Saturday, November 24, 2012

11/11

"I was traumatized by my own fear.  I responded with such an outpouring of fear that afterwards, in similar situations, I could feel that younger self vibrating in terror and that would begin to trigger new fear, until I became conscious of what was happening.  Standing by the answering machine, hearing the doctor's message--"go get another mammogram--it might be nothing, but considering your history"--triggering the pounding heart, and then the blind rage of 4 years ago, 3 years ago, every high-tech test in that time period that said maybe, maybe not, we can't tell, but considering...more tests" till in utter disgust I stopped the intrusion of gleaming metal General Electric machines, with their unctuous insistence that they were helping me..."

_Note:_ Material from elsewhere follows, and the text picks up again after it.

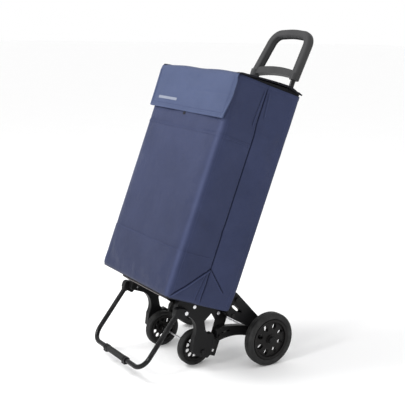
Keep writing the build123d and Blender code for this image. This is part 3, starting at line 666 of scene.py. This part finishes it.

...Most everyone who goes through cancer knows medical hell.  You sign off your personal, private body, and become a hospital #, a piece of flesh for the machines.  The long hallway in the intestines of the hospital where I went for chemo: people lined up in chairs with needles pumping poison into them, a hospital TV strategically anchored to the wall for their viewing pleasures...

I'm not going back to medical hell.  But then, what?  The question stretched before me in the early light, and I had to admit I was unprepared for it.  Much as I bitingly made fun of big daddy technological medicine, how could I go on without him!